One of Wyngaert’s most interesting observations is the conceptual fragmentation of the body in fashion advertising – where a camera focuses on simply a leg, or a model’s torso. This is obviously done for commercial purposes, to draw attention to a particular product. Yet as Wyngaert points out, those suffering with body dysmorphia also fragment their own bodies into small sections, accentuating parts of themselves they want to improve. Wyngaert illustrates this through pairing 1990s fashion advertisements alongside Emerald City by Genesis Belanger; a sculptural piece that dots flesh-coloured curtains with misplaced body parts.

The second part of the exhibition focuses on dolls. Wyngaert was particularly fascinated by the ambiguity between life and death that comes with dolls, and how both fashion and art has used dolls and mannequins as “meaningful carriers of different messages”. Highlights include 14th century fashion dolls which were toured around Europe with designers to sell collections to elite shoppers, as well as Victorian doll-inspired Simone Rocha dresses and pieces from Viktor & Rolf’s AW99 Russian Doll collection, which saw the couturiers build a series of looks on a model live on the catwalk like a reverse babushka doll. Belgian fashion designer Walter Van Beirendonck built a snoring Sleeping Beauty doll especially for the show, and Martin Margiela donated a barbie doll he made clothes for when he was aged 13 (in sewing the sleeves of a miniature suit jacket, the aspiring designer would use his grandma’s white thread, which would become a Margiela trademark down the line).

John Miller’s 2020 film What Is a Subject? – which features a white male mannequin repeating the words “It is me” – sees the exhibition touch on how the white male body has been wrongly positioned as the cultural default, countered by the work of editor Michelle Elie, who cloned herself 50+ times to create mannequins to exhibit her vast Comme des Garçons collection – a direct response to the lack of Black mannequins used in exhibition spaces.

Moving through to the final section, the physical body is left behind as Wyngaert ventures into the digital realm to study how avatars have infiltrated fashion. She describes the avatar as “a human surrogate”, and uses a glass box dotted with screens to demonstrate the brands who have first embraced digital bodies. Like Prada and Louis Vuitton – both have turned protagonists from the Final Fantasy video game series into campaign stars – and Balenciaga, where Demna joined up with the team behind Fortnite to envision a fashion show within a video game for the brand’s Fall 21 collection.

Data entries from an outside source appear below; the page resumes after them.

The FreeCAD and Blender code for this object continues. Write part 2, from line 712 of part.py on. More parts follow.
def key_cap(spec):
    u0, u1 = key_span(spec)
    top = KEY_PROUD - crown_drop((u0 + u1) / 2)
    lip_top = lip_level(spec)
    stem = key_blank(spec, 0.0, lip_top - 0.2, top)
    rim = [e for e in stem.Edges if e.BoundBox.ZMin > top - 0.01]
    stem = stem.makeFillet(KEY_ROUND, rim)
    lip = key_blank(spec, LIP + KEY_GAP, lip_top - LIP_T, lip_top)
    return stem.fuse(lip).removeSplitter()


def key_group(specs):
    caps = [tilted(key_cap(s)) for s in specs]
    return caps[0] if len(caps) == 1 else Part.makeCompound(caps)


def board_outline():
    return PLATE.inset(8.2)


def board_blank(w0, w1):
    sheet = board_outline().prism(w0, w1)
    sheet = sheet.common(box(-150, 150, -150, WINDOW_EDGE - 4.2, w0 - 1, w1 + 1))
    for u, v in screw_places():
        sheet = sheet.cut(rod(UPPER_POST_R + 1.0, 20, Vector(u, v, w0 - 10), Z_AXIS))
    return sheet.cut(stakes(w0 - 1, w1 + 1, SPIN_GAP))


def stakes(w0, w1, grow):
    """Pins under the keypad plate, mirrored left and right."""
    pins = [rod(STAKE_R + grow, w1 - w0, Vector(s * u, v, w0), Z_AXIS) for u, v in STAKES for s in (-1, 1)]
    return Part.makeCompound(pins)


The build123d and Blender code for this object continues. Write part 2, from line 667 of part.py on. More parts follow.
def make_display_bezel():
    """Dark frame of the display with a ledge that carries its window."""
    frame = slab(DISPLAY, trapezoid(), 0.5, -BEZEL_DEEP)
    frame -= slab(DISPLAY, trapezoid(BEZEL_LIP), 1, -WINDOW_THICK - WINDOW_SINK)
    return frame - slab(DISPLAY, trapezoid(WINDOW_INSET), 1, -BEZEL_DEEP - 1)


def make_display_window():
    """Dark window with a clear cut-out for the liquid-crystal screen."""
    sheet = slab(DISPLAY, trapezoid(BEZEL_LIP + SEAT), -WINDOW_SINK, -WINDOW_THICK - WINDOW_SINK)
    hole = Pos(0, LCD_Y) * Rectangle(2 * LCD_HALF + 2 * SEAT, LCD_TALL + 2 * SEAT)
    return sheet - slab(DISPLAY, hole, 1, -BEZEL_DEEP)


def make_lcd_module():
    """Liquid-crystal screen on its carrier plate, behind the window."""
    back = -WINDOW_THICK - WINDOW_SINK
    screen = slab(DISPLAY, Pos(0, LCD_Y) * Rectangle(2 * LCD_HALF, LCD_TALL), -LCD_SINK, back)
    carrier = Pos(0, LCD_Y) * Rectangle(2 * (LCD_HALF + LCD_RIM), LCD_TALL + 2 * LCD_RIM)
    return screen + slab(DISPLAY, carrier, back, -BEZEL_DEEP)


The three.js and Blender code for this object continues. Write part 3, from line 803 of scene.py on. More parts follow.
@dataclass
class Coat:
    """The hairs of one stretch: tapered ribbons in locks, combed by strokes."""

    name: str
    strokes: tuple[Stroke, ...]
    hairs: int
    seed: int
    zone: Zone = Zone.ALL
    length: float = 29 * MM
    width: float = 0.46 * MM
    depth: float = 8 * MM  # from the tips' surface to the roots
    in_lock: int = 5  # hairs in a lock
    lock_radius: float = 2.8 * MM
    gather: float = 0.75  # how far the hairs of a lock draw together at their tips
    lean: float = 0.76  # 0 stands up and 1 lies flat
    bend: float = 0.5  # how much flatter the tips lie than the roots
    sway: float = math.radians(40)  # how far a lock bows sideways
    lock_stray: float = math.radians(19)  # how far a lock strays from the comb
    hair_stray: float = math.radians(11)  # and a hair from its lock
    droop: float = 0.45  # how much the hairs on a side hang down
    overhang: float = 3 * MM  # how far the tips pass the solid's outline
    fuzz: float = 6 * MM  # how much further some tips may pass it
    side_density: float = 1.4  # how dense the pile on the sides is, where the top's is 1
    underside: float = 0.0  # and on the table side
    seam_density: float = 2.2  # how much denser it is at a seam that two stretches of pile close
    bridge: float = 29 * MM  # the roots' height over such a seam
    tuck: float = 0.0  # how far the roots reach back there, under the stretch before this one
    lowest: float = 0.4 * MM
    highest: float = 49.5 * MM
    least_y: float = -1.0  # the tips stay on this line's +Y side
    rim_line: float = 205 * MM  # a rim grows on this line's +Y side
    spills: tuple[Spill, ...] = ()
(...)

Whether it’s female cyborgs or hyperreal virtual influencers, Wyngaert begins to decipher how digital bodies being fed into the general fashion context will impact our ideals around self-image; pixel-perfect bodies come with yet more unrealistic beauty standards. But as the line becomes blurred between what’s real and what’s not – the likes of Lil Miquela have entire identities built for them by men behind screens  – will virtual influencers have a responsibility to mirror our own ideals? Or propose new ones entirely?

Photography courtesy of MoMu. ‘Mirror Mirror – Fashion & the Psyche’ at MoMu Fashion Museum Antwerp is open until February 26, 2023.